8. Literary and Social Progress.—Perhaps it is because the energies of the Canadian people have been directed so largely towards overcoming the difficulties met with in settling a new country, that we have so few great writers of prose or verse. Our Public and High Schools are efficient, and our Universities with their too small endowments, are doing a good work; yet, of native Canadian authors, there are none who rank with the great writers of the Mother Country. Nevertheless, there are many good writers of verse, some clever journalists and essayists, and not a few historians who have done good and faithful work.
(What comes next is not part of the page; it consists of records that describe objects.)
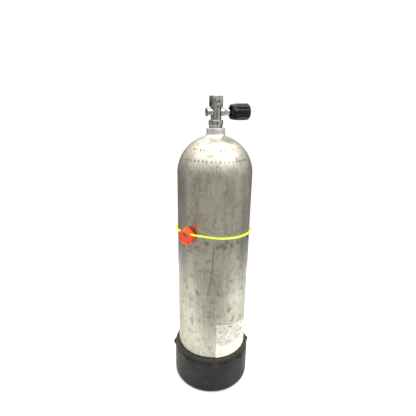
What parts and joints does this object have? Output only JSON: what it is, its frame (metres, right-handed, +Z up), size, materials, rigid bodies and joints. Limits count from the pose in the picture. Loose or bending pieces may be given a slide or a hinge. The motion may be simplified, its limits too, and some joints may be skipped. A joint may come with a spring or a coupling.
{
  "type": "scuba tank",
  "caption": "Bare aluminium diving cylinder with a chromed yoke pillar valve, black knob, rubber boot and a dust cap on an elastic cord.",
  "frame": {"origin": "centre of the boot's underside", "axes": "+Z up along the cylinder's axis, +X along the valve stem towards the knob, +Y the way the outlet faces"},
  "size_m": [0.211, 0.209, 0.768],
  "materials": {
    "bare_aluminium": "dull, weathered, with scuffs",
    "boot_rubber": "matte black, scuffed",
    "label_paper": "worn matte paper",
    "valve_chrome": "polished, slightly worn",
    "seal_rubber": "matte",
    "white_nylon": "matte",
    "plug_brass": "turned",
    "bright_steel": "turned",
    "knob_plastic": "smooth, semi-gloss black",
    "cap_plastic": "smooth moulded red-orange",
    "cord_elastic": "braided neon yellow cover"
  },
  "bodies": {
    "tank": {"cylinder": "bare_aluminium", "tank_boot": "boot_rubber", "inspection_label": "label_paper", "valve_body": "valve_chrome", "neck_o_ring": "seal_rubber", "dip_tube": "white_nylon", "outlet_o_ring": "seal_rubber", "side_plug": "valve_chrome", "side_plug_o_ring": "seal_rubber", "burst_plug": "plug_brass", "burst_disc": "bright_steel", "burst_gasket": "white_nylon", "thrust_washer": "white_nylon", "bonnet_gasket": "white_nylon", "bonnet_nut": "valve_chrome"},
    "knob": {"spindle": "bright_steel", "stem_o_ring": "seal_rubber", "knob_hub": "plug_brass", "knob_grip": "knob_plastic", "knob_spring": "bright_steel", "knob_washer": "bright_steel", "knob_nut": "bright_steel", "knob_cap": "knob_plastic"},
    "seat": {"valve_seat": "white_nylon"},
    "carrier": {"seat_carrier": "plug_brass"},
    "cord_loop": {"elastic_cord": "cord_elastic", "cord_knot": "cord_elastic"},
    "cap": {"dust_cap": "cap_plastic"}
  },
  "joints": [
    {"name": "knob_turn", "type": "hinge", "parent": "tank", "child": "knob", "pos_m": [0, 0, 0.732], "axis": [1, 0, 0], "range_deg": [0, 720]},
    {"name": "seat_travel", "type": "slide", "parent": "tank", "child": "seat", "axis": [1, 0, 0], "range_m": [0, 0.002]},
    {"name": "carrier_turn", "type": "hinge", "parent": "seat", "child": "carrier", "pos_m": [0, 0, 0.732], "axis": [1, 0, 0], "range_deg": [0, 720]},
    {"name": "cord_slide", "type": "slide", "parent": "tank", "child": "cord_loop", "axis": [0, 0, 1], "range_m": [-0.21, 0.115]},
    {"name": "cap_tilt", "type": "hinge", "parent": "cord_loop", "child": "cap", "pos_m": [-0.09138, -0.05556, 0.46088], "axis": [0.5195, -0.8545, 0], "range_deg": [-75, 2]}
  ],
  "couplings": [
    {"joint": "seat_travel", "follows": "knob_turn", "m_per_rad": 0.00015915},
    {"joint": "carrier_turn", "follows": "knob_turn", "ratio": 1}
  ]
}
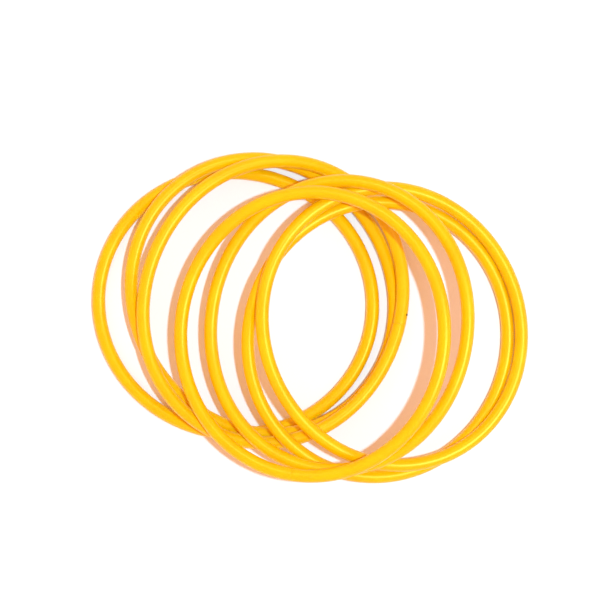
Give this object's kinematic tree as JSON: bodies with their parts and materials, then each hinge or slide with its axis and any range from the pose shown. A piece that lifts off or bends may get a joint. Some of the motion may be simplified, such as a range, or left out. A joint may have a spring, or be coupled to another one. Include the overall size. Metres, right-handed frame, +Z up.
{
  "type": "juggling ring",
  "caption": "Juggling rings of glossy yellow plastic tube in a loose pile; each is a round hoop closed over an inner plug and pin, and lifts off the rings under it.",
  "frame": {"origin": "on the floor, under the middle of the pile's box", "axes": "+X along the pile's long side, +Y across it, +Z up from the floor; each ring lies nearly flat, tilted where it rests on others"},
  "size_m": [0.4952, 0.374, 0.1043],
  "materials": {
    "ring_plastic": "glossy, drawn along the tube",
    "plug_plastic": "natural, uncoloured",
    "pin_steel": "dulled brown"
  },
  "bodies": {
    "ring_1": {"ring_1_tube": "ring_plastic", "ring_1_plug": "plug_plastic", "ring_1_pin": "pin_steel"},
    "ring_2": {"ring_2_tube": "ring_plastic", "ring_2_plug": "plug_plastic", "ring_2_pin": "pin_steel"},
    "ring_3": {"ring_3_tube": "ring_plastic", "ring_3_plug": "plug_plastic", "ring_3_pin": "pin_steel"},
    "ring_4": {"ring_4_tube": "ring_plastic", "ring_4_plug": "plug_plastic", "ring_4_pin": "pin_steel"},
    "ring_5": {"ring_5_tube": "ring_plastic", "ring_5_plug": "plug_plastic", "ring_5_pin": "pin_steel"},
    "ring_6": {"ring_6_tube": "ring_plastic", "ring_6_plug": "plug_plastic", "ring_6_pin": "pin_steel"},
    "ring_7": {"ring_7_tube": "ring_plastic", "ring_7_plug": "plug_plastic", "ring_7_pin": "pin_steel"}
  },
  "joints": [
    {"name": "lift_ring_2", "type": "slide", "parent": "ring_1", "child": "ring_2", "axis": [0, 0, 1], "range_m": [0, 0.1]},
    {"name": "lift_ring_3", "type": "slide", "parent": "ring_2", "child": "ring_3", "axis": [0, 0, 1], "range_m": [0, 0.1]},
    {"name": "lift_ring_4", "type": "slide", "parent": "ring_3", "child": "ring_4", "axis": [0, 0, 1], "range_m": [0, 0.1]},
    {"name": "lift_ring_5", "type": "slide", "parent": "ring_4", "child": "ring_5", "axis": [0, 0, 1], "range_m": [0, 0.1]},
    {"name": "lift_ring_6", "type": "slide", "parent": "ring_5", "child": "ring_6", "axis": [0, 0, 1], "range_m": [0, 0.1]},
    {"name": "lift_ring_7", "type": "slide", "parent": "ring_6", "child": "ring_7", "axis": [0, 0, 1], "range_m": [0, 0.1]}
  ]
}
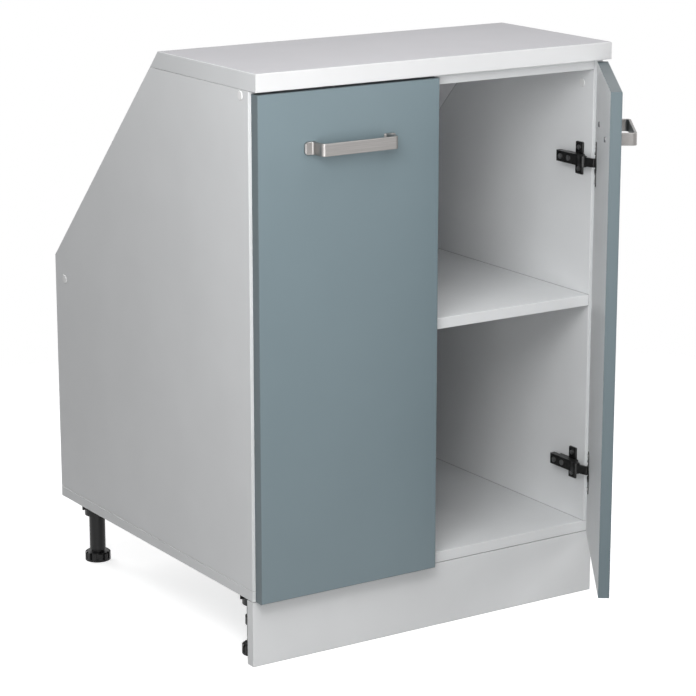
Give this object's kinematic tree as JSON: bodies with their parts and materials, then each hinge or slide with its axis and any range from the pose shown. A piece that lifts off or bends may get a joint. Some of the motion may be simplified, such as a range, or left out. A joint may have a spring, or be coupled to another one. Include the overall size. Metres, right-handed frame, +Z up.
{
  "type": "sloped ceiling kitchen cabinet",
  "caption": "Kitchen base cabinet cut back at the rear to fit under a sloped ceiling, with hinged doors, a shelf, a narrow worktop, a plinth and adjustable feet.",
  "frame": {"origin": "on the floor under the middle of the plinth board: half way across the cabinet and half way through the plinth board's thickness", "axes": "+X to the right as seen from the front, +Y towards the back wall, +Z up; the doors face -Y"},
  "size_m": [0.6024, 0.848, 0.842],
  "materials": {
    "white_board": "melamine faced chipboard, fine satin grain",
    "back_sheet": "white faced hardboard, satin",
    "edge_band": "thin plastic edge strip, semi gloss",
    "door_board": "grey blue faced board, smooth matt",
    "satin_nickel": "satin nickel plating",
    "hinge_steel": "black coated pressed steel",
    "dark_screws": "black coated screws",
    "zinc_steel": "bright zinc plating",
    "black_plastic": "moulded, matt",
    "white_plastic": "moulded, semi gloss",
    "beech": "fluted beech dowel, bare"
  },
  "bodies": {
    "cabinet": {"back_panel_lower": "back_sheet", "back_panel_nails": "zinc_steel", "back_panel_sloped": "back_sheet", "bottom_panel": "white_board", "carcass_screws": "zinc_steel", "dowels": "beech", "front_edge_bands": "edge_band", "hinge_arm_lower_left": "hinge_steel", "hinge_arm_lower_right": "hinge_steel", "hinge_arm_screws": "dark_screws", "hinge_arm_upper_left": "hinge_steel", "hinge_arm_upper_right": "hinge_steel", "hinge_link_pins": "hinge_steel", "hinge_plate_lower_left": "hinge_steel", "hinge_plate_lower_right": "hinge_steel", "hinge_plate_screws": "dark_screws", "hinge_plate_upper_left": "hinge_steel", "hinge_plate_upper_right": "hinge_steel", "inner_cover_caps": "white_plastic", "leg_front_left": "black_plastic", "leg_front_right": "black_plastic", "leg_rear_left": "black_plastic", "leg_rear_right": "black_plastic", "leg_screws": "zinc_steel", "middle_shelf": "white_board", "outer_cover_caps": "white_plastic", "plinth_clip_screws": "zinc_steel", "plinth_clips": "black_plastic", "plinth_panel": "white_board", "side_panel_left": "white_board", "side_panel_right": "white_board", "top_panel": "white_board", "worktop": "white_board", "worktop_screws": "zinc_steel"},
    "hinge_link_lower_left": {"hinge_link_lower_left": "hinge_steel"},
    "hinge_link_upper_left": {"hinge_link_upper_left": "hinge_steel"},
    "door_left": {"door_left": "door_board", "handle_left": "satin_nickel", "handle_screws_left": "zinc_steel", "hinge_cup_lower_left": "hinge_steel", "hinge_cup_pins_left": "hinge_steel", "hinge_cup_screws_left": "dark_screws", "hinge_cup_upper_left": "hinge_steel"},
    "hinge_link_lower_right": {"hinge_link_lower_right": "hinge_steel"},
    "hinge_link_upper_right": {"hinge_link_upper_right": "hinge_steel"},
    "door_right": {"door_right": "door_board", "handle_right": "satin_nickel", "handle_screws_right": "zinc_steel", "hinge_cup_lower_right": "hinge_steel", "hinge_cup_pins_right": "hinge_steel", "hinge_cup_screws_right": "dark_screws", "hinge_cup_upper_right": "hinge_steel"},
    "foot_front_left": {"foot_front_left": "black_plastic"},
    "foot_front_right": {"foot_front_right": "black_plastic"},
    "foot_rear_left": {"foot_rear_left": "black_plastic"},
    "foot_rear_right": {"foot_rear_right": "black_plastic"}
  },
  "joints": [
    {"name": "link_lower_left_hinge", "type": "hinge", "parent": "cabinet", "child": "hinge_link_lower_left", "pos_m": [-0.2686, -0.0085, 0.199], "axis": [0, 0, -1], "range_deg": [-71.73, 0]},
    {"name": "link_upper_left_hinge", "type": "hinge", "parent": "cabinet", "child": "hinge_link_upper_left", "pos_m": [-0.2686, -0.0085, 0.667], "axis": [0, 0, -1], "range_deg": [-71.73, 0]},
    {"name": "door_left_hinge", "type": "hinge", "parent": "hinge_link_lower_left", "child": "door_left", "pos_m": [-0.2875, -0.012, 0.199], "axis": [0, 0, -1], "range_deg": [0, 166.72]},
    {"name": "link_lower_right_hinge", "type": "hinge", "parent": "cabinet", "child": "hinge_link_lower_right", "pos_m": [0.2686, -0.0085, 0.199], "axis": [0, 0, 1], "range_deg": [-30.06, 41.69]},
    {"name": "link_upper_right_hinge", "type": "hinge", "parent": "cabinet", "child": "hinge_link_upper_right", "pos_m": [0.2686, -0.0085, 0.667], "axis": [0, 0, 1], "range_deg": [-30.06, 41.69]},
    {"name": "door_right_hinge", "type": "hinge", "parent": "hinge_link_lower_right", "child": "door_right", "pos_m": [0.28039, -0.02368, 0.199], "axis": [0, 0, 1], "range_deg": [-96.88, 69.85]},
    {"name": "foot_front_left_slide", "type": "slide", "parent": "cabinet", "child": "foot_front_left", "axis": [0, 0, -1], "range_m": [0, 0.02]},
    {"name": "foot_front_right_slide", "type": "slide", "parent": "cabinet", "child": "foot_front_right", "axis": [0, 0, -1], "range_m": [0, 0.02]},
    {"name": "foot_rear_left_slide", "type": "slide", "parent": "cabinet", "child": "foot_rear_left", "axis": [0, 0, -1], "range_m": [0, 0.02]},
    {"name": "foot_rear_right_slide", "type": "slide", "parent": "cabinet", "child": "foot_rear_right", "axis": [0, 0, -1], "range_m": [0, 0.02]}
  ],
  "couplings": [
    {"joint": "link_lower_left_hinge", "follows": "door_left_hinge", "ratio": -0.4302},
    {"joint": "link_upper_left_hinge", "follows": "door_left_hinge", "ratio": -0.4302},
    {"joint": "link_lower_right_hinge", "follows": "door_right_hinge", "ratio": -0.4302},
    {"joint": "link_upper_right_hinge", "follows": "door_right_hinge", "ratio": -0.4302}
  ]
}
Every year the number of those who seek literary and scientific fame is increasing, and with greater wealth and leisure, the growth of higher and nobler ideals, and the development of a stronger national sentiment, Canada may hope yet to have among her sons and daughters, worthy rivals of Shakespeare, Milton, Macaulay, Scott and George Eliot. The love and practice of art in its various forms is also becoming more and more apparent; Canadian artists already having won fame and distinction in song and painting. With the increase of education, wealth, leisure, and foreign travel, there has been a marked change in the customs and health of the people. Social refinement and luxury have in recent years greatly increased, and a type of character is being gradually developed which is distinctly national. With her magnificent resources of soil, forest and mine; her strong, hardy, intelligent, and vigorous people; her relatively pure, simple, and healthy domestic life; her free systems of education; and her excellent form of government, Canada certainly possesses the promise and potency of a great nation.